Stimulus-specific oscillations in a retinal model.

High-frequency oscillatory potentials (HFOPs) in the vertebrate retina are stimulus specific. The phases of HFOPs recorded at any given retinal location drift randomly over time, but regions activated by the same stimulus tend to remain phase locked with approximately zero lag, whereas regions activated by spatially separate stimuli are typically uncorrelated. Based on retinal anatomy, we previously postulated that HFOPs are mediated by feedback from a class of axon-bearing amacrine cells that receive excitation from neighboring ganglion cells-via gap junctions-and make inhibitory synapses back onto the surrounding ganglion cells. Using a computer model, we show here that such circuitry can account for the stimulus specificity of HFOPs in response to both high- and low-contrast features. Phase locking between pairs of model ganglion cells did not depend critically on their separation distance, but on whether the applied stimulus created a continuous path between them.
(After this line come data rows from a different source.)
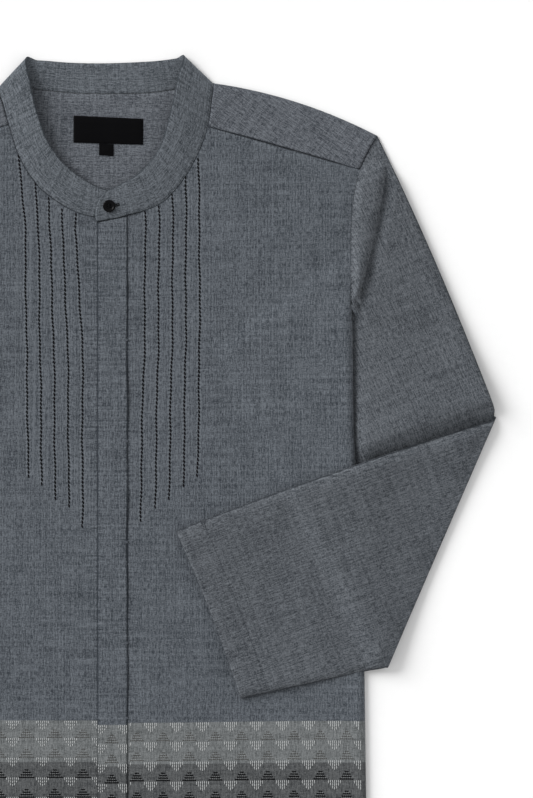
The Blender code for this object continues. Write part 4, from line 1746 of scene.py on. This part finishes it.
    def laid(self, points: Grid, z: Grid, turns: Array) -> Grid:
        """Lay the rings down, with their rolled edges and creases.

        Args:
            points: The rings' plan points at +X.
            z: Their heights.
            turns: How far each ring has gone round the elbow's fold.

        Returns:
            Their heights as laid.
        """
        x, y = points[..., 0], points[..., 1]
        far, upper = self.across()
        over_at, under_at = self.edge_steps + len(self.shares) - 1, self.edge_steps
        widths = np.hypot(*(points[:, over_at] - points[:, under_at]).T)[:, None]
        over_gap, layer = np.abs(far[None, :-1]) * widths, upper[None, :-1]
        under_gap = widths - over_gap
        turned_back = (turns > math.pi - NO_TURN)[:, None]
        straight = (turns < NO_TURN)[:, None]
        beside = LIE.sleeve(x, y, self.folded)
        free = smooth((x - PLAN.side_x(y)) / 10)
        armhole = self.armhole()[: self.armhole_points : 8]
        seam = nearest(points.reshape(-1, 2), [armhole])[:, 1].reshape(x.shape)
        dip = smooth((LIE.above_forearm(x, y) - 2) / 24) if self.folded else 1.0
        roll = rounded(over_gap, 9) * (0.3 + 0.7 * faded(over_gap, 9, 36))
        lifted = beside + 2.4 * roll * free * smooth(seam / 26) * dip
        if not self.folded:
            creases = sum(crease.rise(-x, y) for crease in STRAIGHT_FOREARM_CREASES)
            low = rolled(under_gap, 8, 30) * smooth((-60 - y) / 70)
            return z + layer * (lifted + creases + 2.0 * low)
        z = z + np.where(straight, layer * lifted, 0.0)
        over = LIE.over_body(x, y)
        lie = over * LIE.over_side(x, y) + (1 - over) * beside * free
        from_fold = (self.elbow - points) @ self.fold_out - self.fold_level
        share = smooth(from_fold / 190)
        top, low = rolled(over_gap, 9, 34), rolled(under_gap, 8, 30)
        middle = rounded(over_gap, 22) * rounded(under_gap, 22)
        loft = (5.2 - 3.0 * share) * top + (3.0 - 0.8 * share) * low + 1.1 * middle
        loft = loft * (0.45 + 0.55 * smooth(from_fold / 12))
        creases = sum(crease.rise(x, y) for crease in FOREARM_CREASES)
        loft = loft + creases * smooth(from_fold / 20)
        back = lie + PLAN.sleeve_lift * over + (1 - layer) * loft
        going = smooth((z - self.fold_level) / 1.6) * ~straight * ~turned_back
        return z + np.where(turned_back, back, going * back[turned_back[:, 0]][0])


def new_tree(name: str, sizes: Sequence[str]) -> tuple[Tree, Node, dict[str, str]]:
    """Start a Geometry Nodes tree.

    Args:
        name: The tree's name.
        sizes: The names of its number inputs.

    Returns:
        The tree, its input node, and the identifier of each input.
    """
    tree = bpy.data.node_groups.new(name, "GeometryNodeTree")
    face = tree.interface
    face.new_socket("Geometry", in_out="INPUT", socket_type="NodeSocketGeometry")
    found = {}
    for size in sizes:
        made = face.new_socket(size, in_out="INPUT", socket_type="NodeSocketFloat")
        found[size] = made.identifier
    made = face.new_socket("Material", in_out="INPUT", socket_type="NodeSocketMaterial")
    found["Material"] = made.identifier
    face.new_socket("Geometry", in_out="OUTPUT", socket_type="NodeSocketGeometry")
    return tree, tree.nodes.new("NodeGroupInput"), found


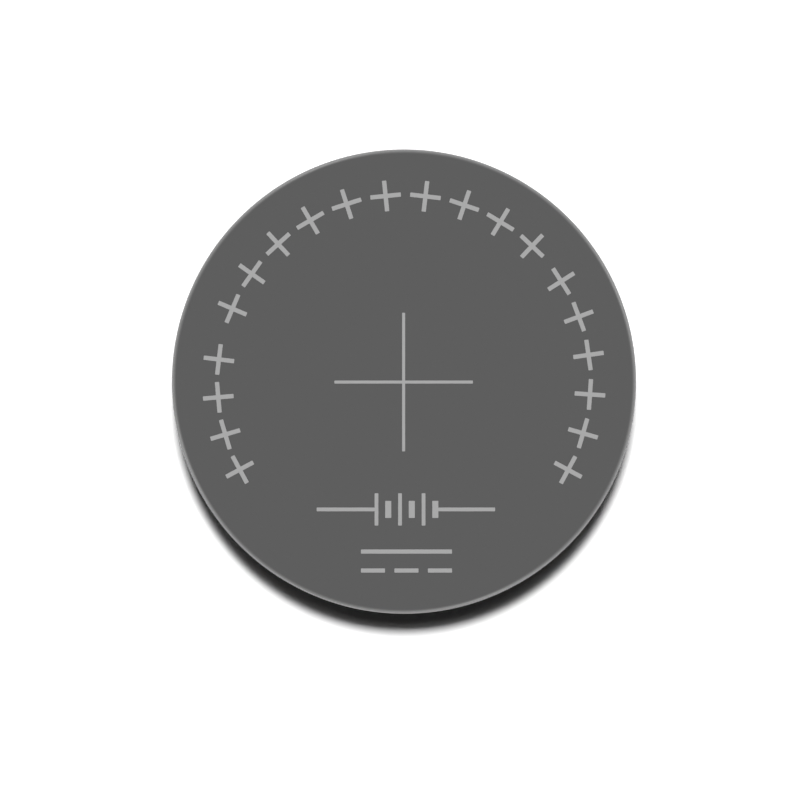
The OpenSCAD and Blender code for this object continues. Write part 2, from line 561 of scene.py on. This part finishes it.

The degree of phase locking between spatially separate stimuli was reduced by lateral inhibition, which created a buffer zone around strongly activated regions. Stimulating the inhibited region between spatially separate stimuli increased their degree of phase locking proportionately. Our results suggest several experimental strategies for testing the hypothesis that stimulus-specific HFOPs arise from axon-mediated feedback in the inner retina.